Fue estetizante y denunciador; emprendió varios caminos vitales y sentimentales al mismo tiempo. Nunca se conformó, siempre dijo no con una pesadez casi insoportable. Supo desde el comienzo que la magnitud tangible y la visible de las cosas son diferentes y trasladó esa diferencia a la cámara. Confesó en alguna ocasión que le sirvió de gran ayuda el idealismo filosófico que contempla el mundo externo con sagacidad. Se concentró especialmente en los objetos secundarios de un plano escénico que la vista solo sugieren, pero que nos afectan más intensamente y son más tenidos en cuenta que los objetos inmediatos. Y en momentos de rictus salvaje, censuró la falta de atención del público, que no acababa de entrar en la revolución de los detalles.

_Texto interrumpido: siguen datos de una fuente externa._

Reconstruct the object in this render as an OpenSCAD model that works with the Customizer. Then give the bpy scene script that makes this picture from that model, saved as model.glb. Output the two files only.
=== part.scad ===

Pensó siempre que el cine no existe como tal; “solo es un movimiento”. Encontró a Orson Wells en su camino de perfección y exploró a Hitchcock, como un monstruo deificado.
Quiso ser un Goethe en el despliegue de Fausto; alunizó mil noches en caminos recorridos en exceso por la Francia de Víctor Hugo y Balzac. Acogió su ascenso al cielo de las vanguardias con la insolencia de Picasso de quien repetía “pintaré hasta que la pintura me rechace”. Desafió a la tecnología digital que convierte en narrador de imágenes a un transeúnte despistado, porque “el gran cine es el que no se ve”. Era ambicioso. Habló de que el cine puede alcanzar narrativamente a Dante, aquel poeta inimitable que jugaba con la ventaja de conocer a Dios; frecuentó la valentía de Lucrecio, pensó incluso en alcanzarlo, pero descubrió que iba cojo en topografía divina. No poseía la fortaleza teológica de los grandes toscanos, a pesar de que, en los últimos años, iba casi como paria descalzo; había dejado de tener para limitarse a ser.